Information supplied ::
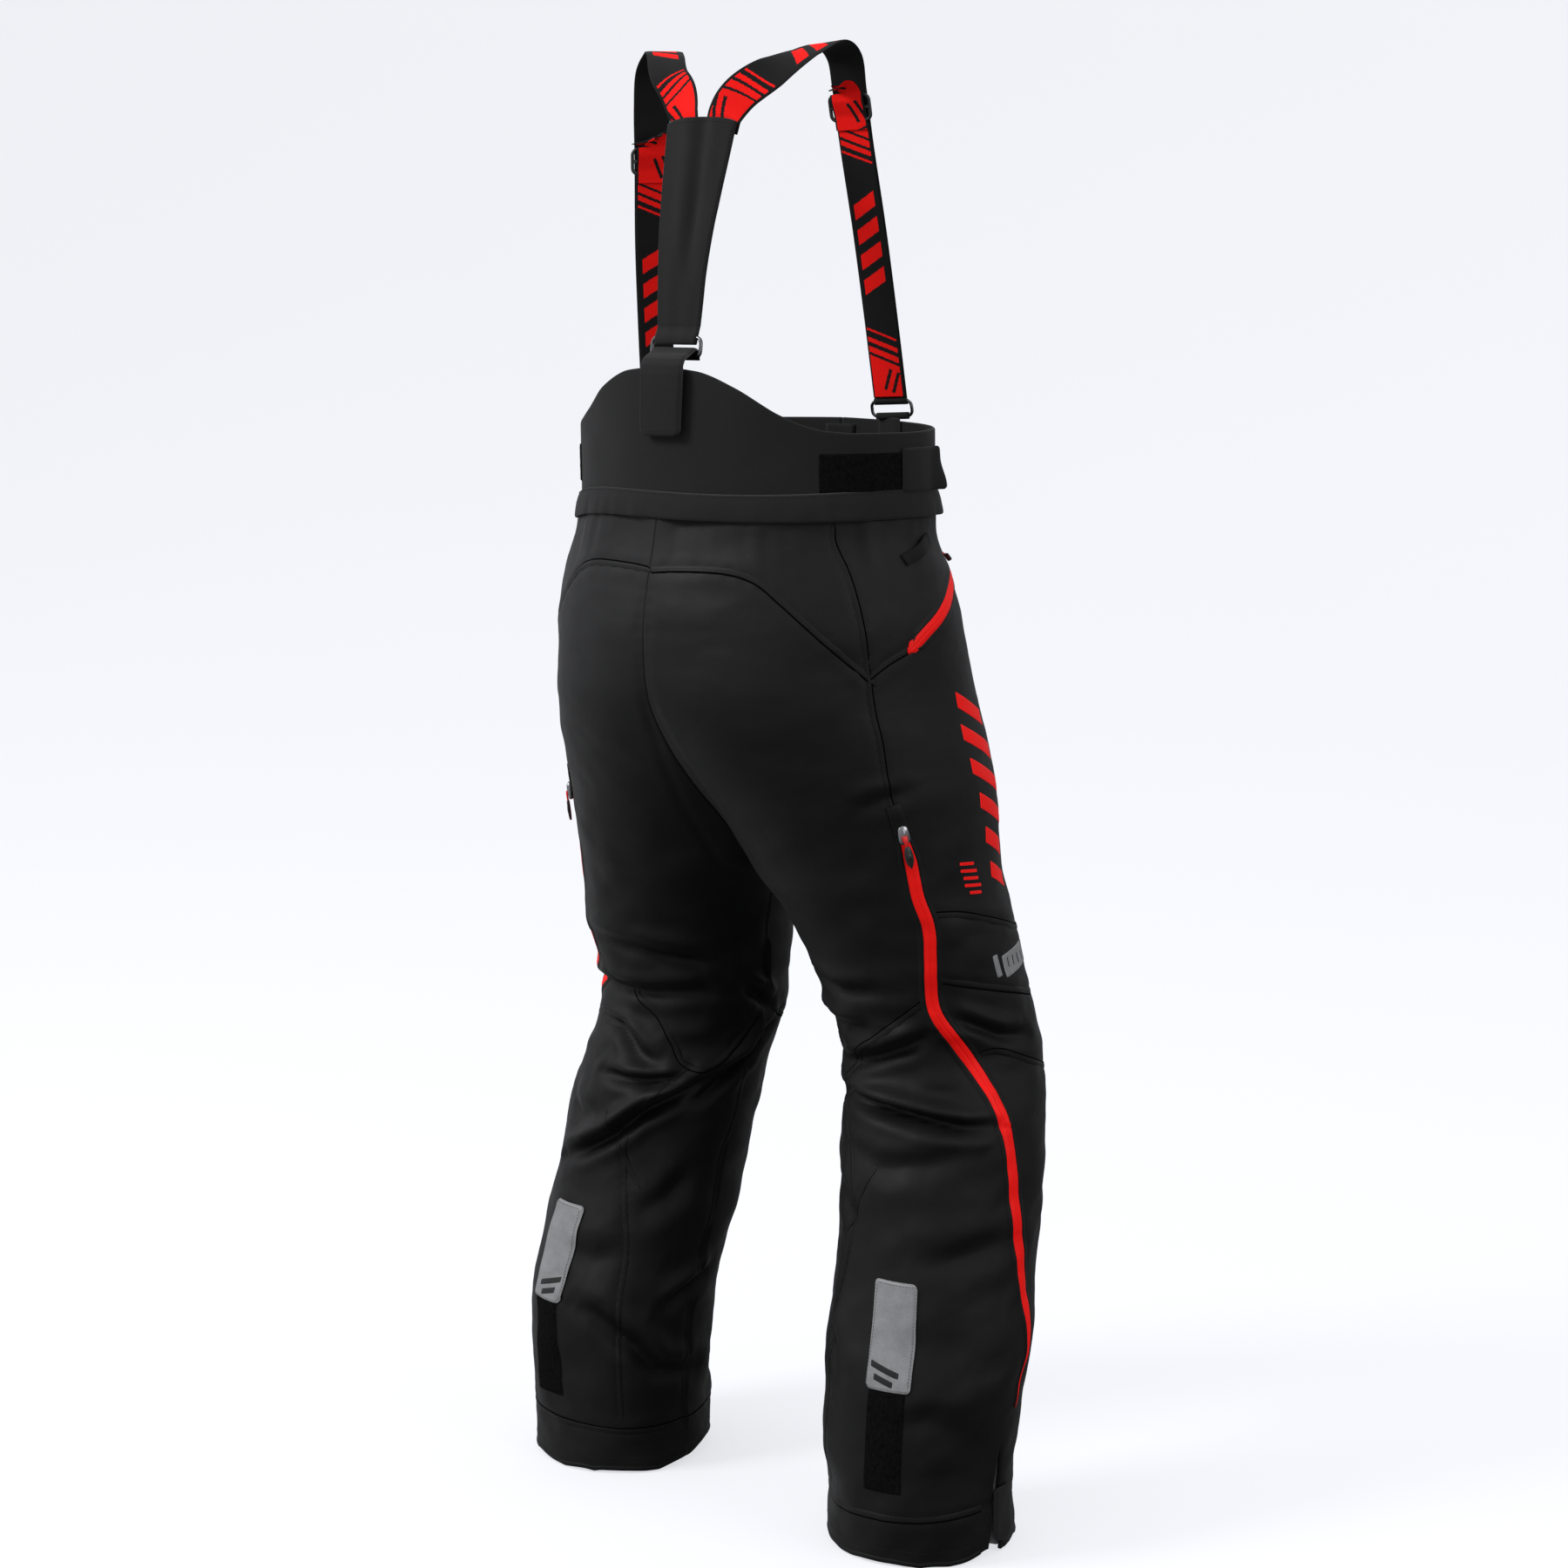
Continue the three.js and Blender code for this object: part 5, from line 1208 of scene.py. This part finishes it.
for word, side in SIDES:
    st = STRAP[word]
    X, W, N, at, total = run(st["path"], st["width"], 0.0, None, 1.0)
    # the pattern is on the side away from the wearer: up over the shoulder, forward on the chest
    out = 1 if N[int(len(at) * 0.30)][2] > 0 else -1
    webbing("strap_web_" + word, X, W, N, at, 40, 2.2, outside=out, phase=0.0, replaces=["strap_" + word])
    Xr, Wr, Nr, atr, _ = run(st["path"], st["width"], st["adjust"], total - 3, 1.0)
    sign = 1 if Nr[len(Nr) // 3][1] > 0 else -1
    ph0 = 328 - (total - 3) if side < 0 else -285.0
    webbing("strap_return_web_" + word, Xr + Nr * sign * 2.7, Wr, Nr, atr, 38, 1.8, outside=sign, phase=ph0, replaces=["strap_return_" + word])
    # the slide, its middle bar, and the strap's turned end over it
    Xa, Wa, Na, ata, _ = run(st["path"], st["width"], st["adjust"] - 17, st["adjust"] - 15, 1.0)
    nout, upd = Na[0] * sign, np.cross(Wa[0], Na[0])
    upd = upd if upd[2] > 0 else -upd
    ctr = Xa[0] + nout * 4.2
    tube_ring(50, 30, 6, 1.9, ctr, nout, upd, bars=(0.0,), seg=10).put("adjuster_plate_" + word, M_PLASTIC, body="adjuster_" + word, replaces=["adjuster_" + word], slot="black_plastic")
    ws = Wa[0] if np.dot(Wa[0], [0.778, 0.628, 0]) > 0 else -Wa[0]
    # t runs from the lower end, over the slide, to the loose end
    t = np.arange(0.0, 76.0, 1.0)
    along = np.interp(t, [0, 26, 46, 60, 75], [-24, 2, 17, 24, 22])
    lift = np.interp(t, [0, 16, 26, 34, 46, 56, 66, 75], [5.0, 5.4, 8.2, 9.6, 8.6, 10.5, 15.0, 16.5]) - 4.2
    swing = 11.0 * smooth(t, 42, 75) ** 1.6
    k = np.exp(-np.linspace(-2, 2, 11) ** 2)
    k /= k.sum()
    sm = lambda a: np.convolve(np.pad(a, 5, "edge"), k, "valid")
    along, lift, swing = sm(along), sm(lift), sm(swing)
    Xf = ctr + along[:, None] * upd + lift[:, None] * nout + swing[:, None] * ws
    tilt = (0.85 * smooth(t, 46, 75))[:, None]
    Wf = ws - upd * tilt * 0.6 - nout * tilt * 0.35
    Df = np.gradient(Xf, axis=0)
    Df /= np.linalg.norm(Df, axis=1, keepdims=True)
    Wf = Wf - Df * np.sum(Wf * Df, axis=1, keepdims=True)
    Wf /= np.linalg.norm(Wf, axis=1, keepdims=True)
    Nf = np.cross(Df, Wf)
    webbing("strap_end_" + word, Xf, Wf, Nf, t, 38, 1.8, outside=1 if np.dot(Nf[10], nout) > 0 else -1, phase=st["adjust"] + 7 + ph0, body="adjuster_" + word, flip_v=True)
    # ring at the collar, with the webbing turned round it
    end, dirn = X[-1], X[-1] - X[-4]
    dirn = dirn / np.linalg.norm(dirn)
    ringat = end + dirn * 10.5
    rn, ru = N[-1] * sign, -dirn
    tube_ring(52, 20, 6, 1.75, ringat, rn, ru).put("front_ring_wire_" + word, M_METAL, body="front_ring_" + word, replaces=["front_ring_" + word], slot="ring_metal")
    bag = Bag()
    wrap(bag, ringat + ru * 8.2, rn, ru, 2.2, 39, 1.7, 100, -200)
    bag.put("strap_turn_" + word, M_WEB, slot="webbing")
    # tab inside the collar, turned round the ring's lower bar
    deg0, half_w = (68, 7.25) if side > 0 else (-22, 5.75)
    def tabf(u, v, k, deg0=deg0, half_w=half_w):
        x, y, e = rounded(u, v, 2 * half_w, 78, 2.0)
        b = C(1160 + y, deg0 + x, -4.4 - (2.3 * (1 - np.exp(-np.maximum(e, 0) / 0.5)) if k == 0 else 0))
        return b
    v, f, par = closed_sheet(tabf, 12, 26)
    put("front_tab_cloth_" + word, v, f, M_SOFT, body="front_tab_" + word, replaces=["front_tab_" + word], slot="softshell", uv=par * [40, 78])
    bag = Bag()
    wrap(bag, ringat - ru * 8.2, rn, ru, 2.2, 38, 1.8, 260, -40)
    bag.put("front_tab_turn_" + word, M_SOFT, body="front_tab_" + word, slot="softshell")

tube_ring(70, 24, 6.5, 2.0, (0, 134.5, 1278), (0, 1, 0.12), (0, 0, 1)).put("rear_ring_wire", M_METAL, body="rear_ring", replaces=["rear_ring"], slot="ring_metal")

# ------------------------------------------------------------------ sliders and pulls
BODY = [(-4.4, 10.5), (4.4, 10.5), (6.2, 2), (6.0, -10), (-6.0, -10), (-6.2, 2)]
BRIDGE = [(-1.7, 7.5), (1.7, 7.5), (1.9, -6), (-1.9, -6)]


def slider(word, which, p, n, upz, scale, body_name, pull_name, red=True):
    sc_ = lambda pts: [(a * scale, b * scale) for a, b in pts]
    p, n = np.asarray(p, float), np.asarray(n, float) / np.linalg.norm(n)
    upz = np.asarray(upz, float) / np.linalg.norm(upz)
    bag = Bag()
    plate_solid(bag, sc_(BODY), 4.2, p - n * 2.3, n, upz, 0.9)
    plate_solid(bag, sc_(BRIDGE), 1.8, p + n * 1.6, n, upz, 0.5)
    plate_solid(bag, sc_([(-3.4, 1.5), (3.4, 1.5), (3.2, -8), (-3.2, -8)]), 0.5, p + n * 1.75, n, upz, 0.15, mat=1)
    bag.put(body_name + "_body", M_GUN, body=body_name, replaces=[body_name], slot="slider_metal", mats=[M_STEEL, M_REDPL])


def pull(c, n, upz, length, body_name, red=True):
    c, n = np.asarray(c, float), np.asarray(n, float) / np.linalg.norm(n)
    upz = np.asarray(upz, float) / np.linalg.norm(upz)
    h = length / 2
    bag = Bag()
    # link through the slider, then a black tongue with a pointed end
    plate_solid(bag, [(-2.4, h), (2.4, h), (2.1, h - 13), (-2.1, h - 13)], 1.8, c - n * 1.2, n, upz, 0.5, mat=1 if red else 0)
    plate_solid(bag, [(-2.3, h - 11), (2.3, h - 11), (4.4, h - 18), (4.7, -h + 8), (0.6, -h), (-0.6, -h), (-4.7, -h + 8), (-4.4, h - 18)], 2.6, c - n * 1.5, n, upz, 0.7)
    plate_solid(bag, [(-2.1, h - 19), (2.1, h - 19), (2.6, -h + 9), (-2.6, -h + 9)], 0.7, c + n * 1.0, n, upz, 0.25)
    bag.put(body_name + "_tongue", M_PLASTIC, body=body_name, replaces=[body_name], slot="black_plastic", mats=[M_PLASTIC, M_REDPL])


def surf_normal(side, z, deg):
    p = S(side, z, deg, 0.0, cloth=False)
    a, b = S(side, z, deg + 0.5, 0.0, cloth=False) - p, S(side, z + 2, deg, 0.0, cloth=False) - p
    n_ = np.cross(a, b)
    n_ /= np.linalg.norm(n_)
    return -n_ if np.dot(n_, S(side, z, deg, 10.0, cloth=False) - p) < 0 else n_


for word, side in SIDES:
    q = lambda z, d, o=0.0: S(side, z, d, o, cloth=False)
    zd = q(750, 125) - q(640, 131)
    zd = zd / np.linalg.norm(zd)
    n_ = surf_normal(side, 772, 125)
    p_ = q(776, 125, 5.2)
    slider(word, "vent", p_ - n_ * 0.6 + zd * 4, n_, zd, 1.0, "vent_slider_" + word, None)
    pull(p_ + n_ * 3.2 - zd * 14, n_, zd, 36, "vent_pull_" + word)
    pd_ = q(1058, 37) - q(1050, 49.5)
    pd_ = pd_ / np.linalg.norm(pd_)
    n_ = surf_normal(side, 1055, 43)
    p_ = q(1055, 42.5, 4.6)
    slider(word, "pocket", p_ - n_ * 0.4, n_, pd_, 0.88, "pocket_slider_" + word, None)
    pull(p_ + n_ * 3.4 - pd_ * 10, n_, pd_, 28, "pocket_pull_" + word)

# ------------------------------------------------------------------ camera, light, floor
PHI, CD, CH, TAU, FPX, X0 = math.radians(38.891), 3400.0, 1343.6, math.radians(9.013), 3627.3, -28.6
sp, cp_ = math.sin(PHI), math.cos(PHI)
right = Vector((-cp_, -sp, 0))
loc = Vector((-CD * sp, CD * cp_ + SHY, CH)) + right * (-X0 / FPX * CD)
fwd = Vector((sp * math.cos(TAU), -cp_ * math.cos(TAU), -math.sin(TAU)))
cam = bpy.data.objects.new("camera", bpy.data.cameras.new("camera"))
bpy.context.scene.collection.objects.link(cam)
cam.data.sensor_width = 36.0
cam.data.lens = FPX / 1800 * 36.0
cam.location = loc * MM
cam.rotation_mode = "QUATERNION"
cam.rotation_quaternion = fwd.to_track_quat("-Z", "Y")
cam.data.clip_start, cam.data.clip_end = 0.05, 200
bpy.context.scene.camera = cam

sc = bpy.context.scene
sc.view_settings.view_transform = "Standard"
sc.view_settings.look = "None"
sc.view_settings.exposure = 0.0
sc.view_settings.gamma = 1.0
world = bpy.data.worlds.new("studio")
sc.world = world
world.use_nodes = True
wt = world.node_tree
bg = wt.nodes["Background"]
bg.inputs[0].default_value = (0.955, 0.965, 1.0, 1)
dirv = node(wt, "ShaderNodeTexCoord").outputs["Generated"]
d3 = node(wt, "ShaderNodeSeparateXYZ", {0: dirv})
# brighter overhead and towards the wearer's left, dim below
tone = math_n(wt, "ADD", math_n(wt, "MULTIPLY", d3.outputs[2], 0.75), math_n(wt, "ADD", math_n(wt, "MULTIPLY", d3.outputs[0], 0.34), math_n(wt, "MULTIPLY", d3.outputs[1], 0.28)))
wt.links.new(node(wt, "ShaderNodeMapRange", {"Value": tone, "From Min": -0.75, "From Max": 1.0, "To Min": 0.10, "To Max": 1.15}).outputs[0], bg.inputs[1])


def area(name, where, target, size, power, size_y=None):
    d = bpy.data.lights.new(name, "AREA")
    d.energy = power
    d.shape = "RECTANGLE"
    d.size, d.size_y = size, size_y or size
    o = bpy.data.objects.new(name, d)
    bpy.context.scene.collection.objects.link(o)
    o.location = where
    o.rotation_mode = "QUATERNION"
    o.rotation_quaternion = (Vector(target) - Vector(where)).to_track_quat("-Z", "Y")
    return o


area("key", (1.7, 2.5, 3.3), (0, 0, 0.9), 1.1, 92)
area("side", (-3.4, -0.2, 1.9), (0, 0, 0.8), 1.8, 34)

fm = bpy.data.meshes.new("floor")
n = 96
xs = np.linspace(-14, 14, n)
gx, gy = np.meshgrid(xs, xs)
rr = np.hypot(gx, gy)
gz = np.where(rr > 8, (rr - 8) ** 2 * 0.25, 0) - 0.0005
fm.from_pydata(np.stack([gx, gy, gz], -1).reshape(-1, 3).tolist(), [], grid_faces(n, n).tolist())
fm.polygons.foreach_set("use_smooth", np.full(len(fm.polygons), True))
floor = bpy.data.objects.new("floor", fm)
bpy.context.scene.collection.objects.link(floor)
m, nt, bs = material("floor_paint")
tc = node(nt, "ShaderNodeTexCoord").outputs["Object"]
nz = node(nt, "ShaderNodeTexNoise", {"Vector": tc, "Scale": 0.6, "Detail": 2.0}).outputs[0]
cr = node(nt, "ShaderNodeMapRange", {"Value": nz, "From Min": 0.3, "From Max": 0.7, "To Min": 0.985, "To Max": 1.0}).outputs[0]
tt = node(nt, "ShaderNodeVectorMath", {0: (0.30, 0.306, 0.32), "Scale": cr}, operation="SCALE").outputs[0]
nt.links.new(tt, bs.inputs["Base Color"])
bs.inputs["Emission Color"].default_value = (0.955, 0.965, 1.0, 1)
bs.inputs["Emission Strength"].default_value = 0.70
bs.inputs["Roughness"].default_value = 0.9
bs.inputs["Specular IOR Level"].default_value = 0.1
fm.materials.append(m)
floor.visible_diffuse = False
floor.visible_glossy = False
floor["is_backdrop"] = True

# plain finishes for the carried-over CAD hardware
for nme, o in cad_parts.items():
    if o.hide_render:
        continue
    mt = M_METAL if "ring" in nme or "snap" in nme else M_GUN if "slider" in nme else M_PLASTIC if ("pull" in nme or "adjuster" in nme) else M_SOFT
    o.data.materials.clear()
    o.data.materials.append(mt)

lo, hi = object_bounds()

Directions :: Count every line in the data that contains the word "scene", then give that count and nothing else.

The answer :: 6